Ahead of his UK tour Darren Johnson talks to the former UFO bass supremo Pete Way.
It wasn’t that long ago that the only news we’d be reading about Pete Way was in connection with his various ongoing health battles. But now, following a well-publicised autobiography in 2017, he’s back on the road performing. A UK tour begins later this month and a new album ‘Walking On The Edge’ is due out at the end of January. Always a charismatic stage presence in his UFO days (the archetypal motionless bass-player mode was never one for him) one of rock’s most colourful characters and, improbably, one of the great survivors of to-the-limits rock ‘n’ roll excess is now back as front-man of his own Pete Way Band.
What can fans expect from the tour?
Wild rock – with a couple of ballads.

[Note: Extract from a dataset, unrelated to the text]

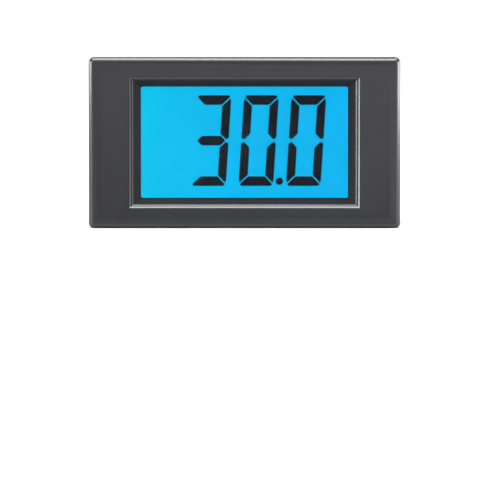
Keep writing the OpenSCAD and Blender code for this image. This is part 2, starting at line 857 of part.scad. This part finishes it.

For the shows there’s stuff from the album, stuff from The Plot – the album with Michael Schenker, there’s the Amphetamine album, I do a little bit from Waysted and I do the obvious songs, the ones that everyone remembers from UFO. You know people buy a ticket and they want them. I was talking to Phil (Mogg) recently and he said the same: ‘you have to do them’.
Out of all the classics that you co-wrote for UFO which are the ones you are most proud of?
Oh that’s difficult to say really. We do ‘Shoot Shoot’. We do ‘Too Hot to Handle’, ‘Doctor Doctor’…
And so you’ve been getting a good response from audiences so far then?
Oh incredibly so, yes. I mean we go out of our way to do that. There’s no indulgent excess but people come along for a guitar show. I mean there’s a lot of lead guitar. Playing in UFO or Waysted there was also a lot of guitar. The thing is there’s nothing too egotistical. We just play the songs.
Do you play bass throughout the show or is it just certain songs?
Here and there. I could be 100% vocals or I could be 100% bass and get another singer in. But, you know, I wrote all the words when I wrote these songs. Apart from, obviously, the UFO songs where it was with Phil. You would have to give Phil a very precise melody and he would write the words as he saw it to fit – but I would give Phil the melody.
On the tour you have Burnt Out Wreck supporting you – another band with musician- turned-frontman in the form of former Heavy Pettin drummer, Gary Moat.
Yeah Gary is very talented. I mean, yes, I see the AC/DC influence but they write all their own songs. They compliment what we do. All my songs are about my experiences in life which is a bit like something from a Quentin Tarantino film. They balance that out with what they do.
You’re clearly still in touch with Phil. Could you imagine sharing a stage with UFO now?
Nah. My main focus now is on vocals. Everybody says to me you’ve got character in your voice and, you know, it seems to work so I’ve got to get on with it. My heroes are not the vocalists who sound like opera singers. They are people like Bon Scott and Bob Dylan.
Your autobiography ‘A Fast Ride Out of Here’ in many ways is that familiar tale of middle-class suburban kid becoming wild rock star. But the wildness started fairly early on didn’t it? You say in the book you first smoked heroin at 13, for example.
When I first met Phil I was, like, 15. The people we hung out with were the people who were older. It’s like David Bowie said – we did things that other people thought incongruous. But I felt comfortable in that role and in going into things with that attitude to life. But, of course, the icing on the cake was actually getting to America. Suddenly, we’d got money, you know. But we were professional in that we always gave a good show. Because if you’re in a shambles it’s always easy to mess up. But we were totally focused on the show and it was only afterwards when we’d get fucked up. It really was a journey. I could blow half a million in a year but, you know, we always gave a good show.
In your book Joe Elliott of Def Leppard is quoted as saying: “If you threw Keith Richards and Ronnie Wood in a bucket and mixed them up you’d end up with Pete.” Is that a fairly accurate description of you?
Oh, Joe and I go back a very long way. Myself and Ross Halfin are always having a bit of a laugh at Joe and, you know, he would say anything about people to go (adopts mock Yorkshire accent) ‘I’ll fucking get him back for that’.
After all the health battles you went through: addiction, cancer, heart attacks – there must have been times when you thought you wouldn’t be performing on stage again. What does it feel like to be out on the road again?
Great. It was three or four minor heart attacks but the prostrate cancer was the main thing. And you don’t know you’re ill until you find out from a professional. For me if I was feeling a bit under the weather I’d just have another drink or do another line or something but it gets to that point where you have to get checked out. It took me a long time to grow up. I still haven’t really grown up. And so it was a health battle of my own making. And now, ironically, I have to take medication because of all the drugs I used to take. But I’ve written some good songs and I’m looking forward to getting the album out there and getting out there with the show.